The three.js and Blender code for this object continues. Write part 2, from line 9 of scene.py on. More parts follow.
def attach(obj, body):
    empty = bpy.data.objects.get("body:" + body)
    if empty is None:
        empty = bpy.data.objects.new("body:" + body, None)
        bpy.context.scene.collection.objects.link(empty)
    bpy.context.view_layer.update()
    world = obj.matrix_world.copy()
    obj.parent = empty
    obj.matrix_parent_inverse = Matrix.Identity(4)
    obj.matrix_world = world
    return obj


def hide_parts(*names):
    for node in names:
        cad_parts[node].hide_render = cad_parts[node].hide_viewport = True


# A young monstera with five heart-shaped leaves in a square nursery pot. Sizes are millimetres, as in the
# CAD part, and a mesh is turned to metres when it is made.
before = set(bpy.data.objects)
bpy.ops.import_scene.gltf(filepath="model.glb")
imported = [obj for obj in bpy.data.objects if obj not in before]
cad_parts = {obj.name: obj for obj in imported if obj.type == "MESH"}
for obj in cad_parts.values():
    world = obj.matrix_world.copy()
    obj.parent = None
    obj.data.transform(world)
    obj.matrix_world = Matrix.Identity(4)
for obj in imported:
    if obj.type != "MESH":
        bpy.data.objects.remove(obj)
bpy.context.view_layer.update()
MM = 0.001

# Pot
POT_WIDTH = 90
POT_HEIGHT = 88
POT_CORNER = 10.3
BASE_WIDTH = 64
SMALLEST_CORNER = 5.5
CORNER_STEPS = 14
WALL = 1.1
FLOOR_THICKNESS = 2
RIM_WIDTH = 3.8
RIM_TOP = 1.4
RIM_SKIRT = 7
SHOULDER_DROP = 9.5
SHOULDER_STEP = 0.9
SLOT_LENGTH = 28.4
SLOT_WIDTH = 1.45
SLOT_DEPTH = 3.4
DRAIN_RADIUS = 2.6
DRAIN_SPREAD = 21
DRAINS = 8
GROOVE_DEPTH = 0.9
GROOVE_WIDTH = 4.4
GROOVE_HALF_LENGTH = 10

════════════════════

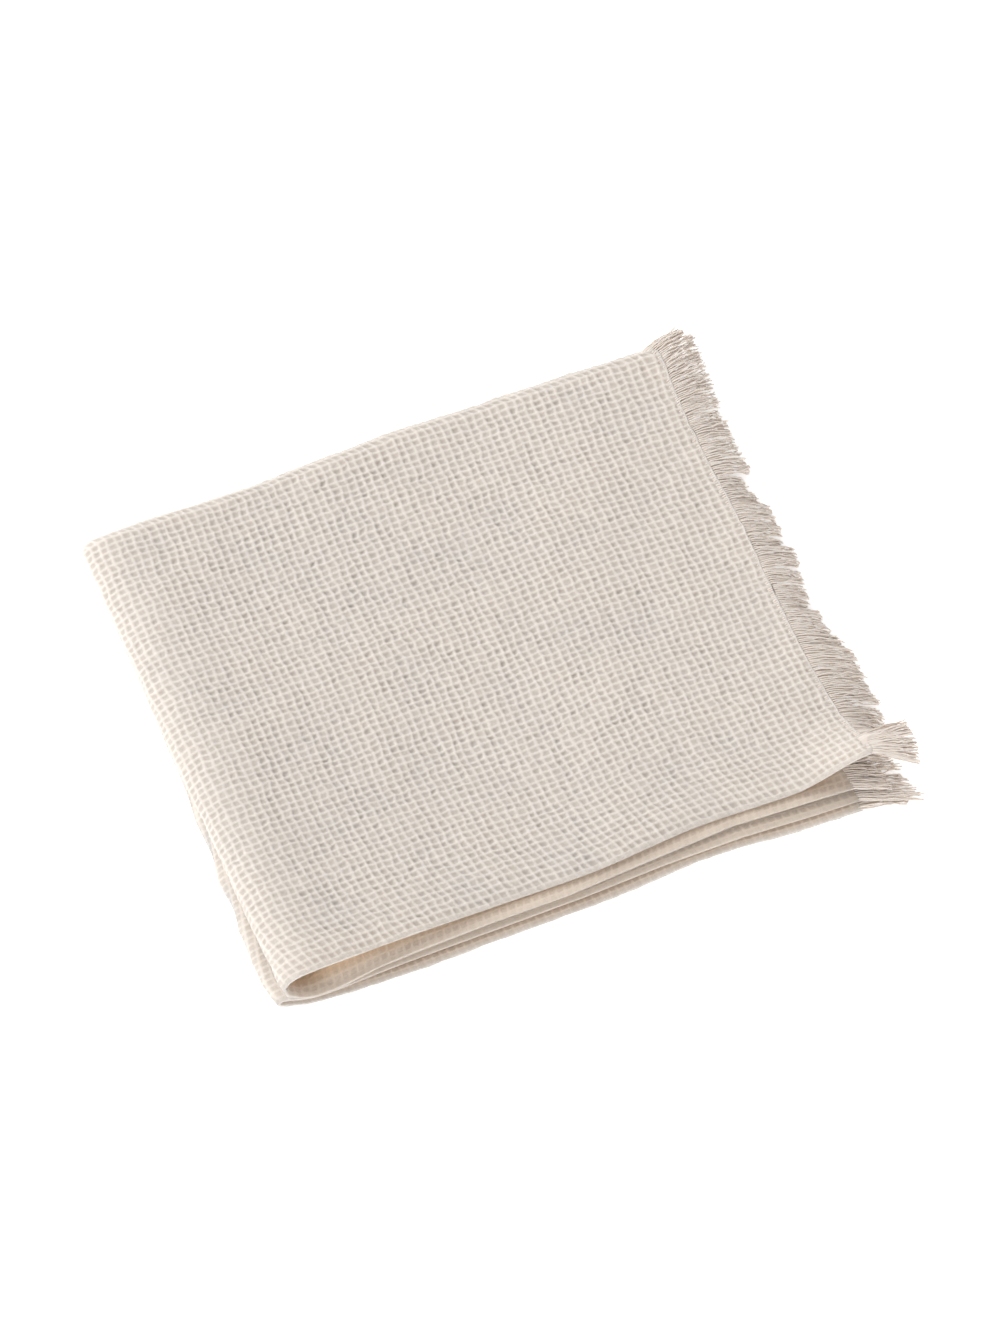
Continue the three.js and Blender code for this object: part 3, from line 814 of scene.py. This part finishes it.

════════════════════

Requirement:
Repeat exactly the lines from the one that contains "The three.js and Blender code for this object continues." through the one that contains "if empty is", and only those.

The answer:
The three.js and Blender code for this object continues. Write part 2, from line 9 of scene.py on. More parts follow.
def attach(obj, body):
    empty = bpy.data.objects.get("body:" + body)
    if empty is None:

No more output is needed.